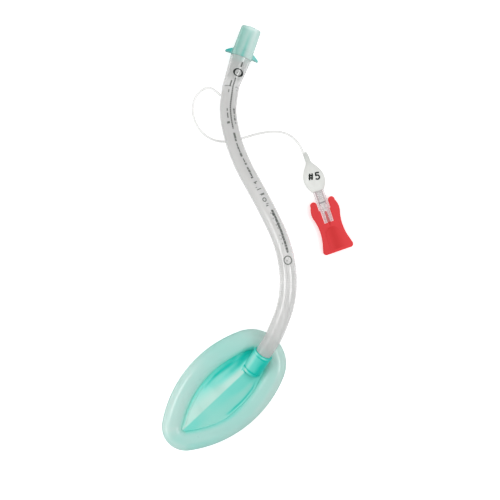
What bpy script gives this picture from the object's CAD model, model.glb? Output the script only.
import math
import bpy
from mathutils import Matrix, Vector


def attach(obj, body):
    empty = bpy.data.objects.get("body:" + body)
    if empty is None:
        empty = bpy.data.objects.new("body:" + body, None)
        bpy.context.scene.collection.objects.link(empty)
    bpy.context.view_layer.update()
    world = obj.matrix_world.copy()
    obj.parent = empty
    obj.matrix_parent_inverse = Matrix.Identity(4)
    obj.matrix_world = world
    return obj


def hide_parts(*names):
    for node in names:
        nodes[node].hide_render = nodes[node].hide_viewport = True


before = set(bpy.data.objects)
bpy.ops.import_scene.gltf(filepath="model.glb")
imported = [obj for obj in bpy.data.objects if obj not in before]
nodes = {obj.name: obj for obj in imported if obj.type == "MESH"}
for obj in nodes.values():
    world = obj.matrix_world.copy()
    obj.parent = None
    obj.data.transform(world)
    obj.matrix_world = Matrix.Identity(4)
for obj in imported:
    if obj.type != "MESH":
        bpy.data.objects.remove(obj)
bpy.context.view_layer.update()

mm = 0.001               # the scene is in metres, the settings below are in millimetres


# camera: looks straight down, as the photograph does
cameraSettings = {
    "height": 750.0,
    "middle": (15.0, -8.3),
    "field": 377.5,      # width of table that the picture takes in
    "sensor": 36.0,
}


def addCamera(s):
    data = bpy.data.cameras.new("camera")
    data.sensor_width = s["sensor"]
    data.lens = s["sensor"] * s["height"] / s["field"]
    data.clip_start = 0.01
    data.clip_end = 20.0
    camera = bpy.data.objects.new("camera", data)
    camera.location = (s["middle"][0] * mm, s["middle"][1] * mm, s["height"] * mm)
    bpy.context.scene.collection.objects.link(camera)
    bpy.context.scene.camera = camera


addCamera(cameraSettings)
print("camera set")


# lines and meshes
def toMetres(point):
    return Vector(point) * mm


def addCurve(name, points, radius=0.0):
    data = bpy.data.curves.new(name, "CURVE")
    data.dimensions = "3D"
    data.resolution_u = 24
    data.bevel_depth = radius * mm
    data.bevel_resolution = 6
    data.use_fill_caps = True
    spline = data.splines.new("NURBS")
    spline.points.add(len(points) - 1)
    for target, point in zip(spline.points, points):
        target.co = (*toMetres(point), 1.0)
    spline.order_u = 3
    spline.use_endpoint_u = True
    curve = bpy.data.objects.new(name, data)
    bpy.context.scene.collection.objects.link(curve)
    return curve


def smoothLine(points):
    curve = addCurve("line_guide", points)
    bpy.context.view_layer.update()
    graph = bpy.context.evaluated_depsgraph_get()
    mesh = bpy.data.meshes.new_from_object(curve.evaluated_get(graph))
    line = [vertex.co / mm for vertex in mesh.vertices]
    bpy.data.meshes.remove(mesh)
    bpy.data.objects.remove(curve)
    return line


def evenly(line, step):
    # points an even step apart along a line, with their distance from its start
    result = [(0.0, line[0].copy())]
    done = 0.0
    wanted = step
    for a, b in zip(line, line[1:]):
        span = (b - a).length
        while span > 0 and done + span >= wanted:
            result.append((wanted, a.lerp(b, (wanted - done) / span)))
            wanted += step
        done += span
    if done - result[-1][0] > 0.2 * step:
        result.append((done, line[-1].copy()))
    else:
        result[-1] = (done, line[-1].copy())
    return result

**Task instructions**
Reproduce exactly, and only, the lines from the one that contains "bpy.data.objects.remove(obj)" down to the one that contains "are in millimetres", both ends included.

**Exercise response**
        bpy.data.objects.remove(obj)
bpy.context.view_layer.update()

mm = 0.001               # the scene is in metres, the settings below are in millimetres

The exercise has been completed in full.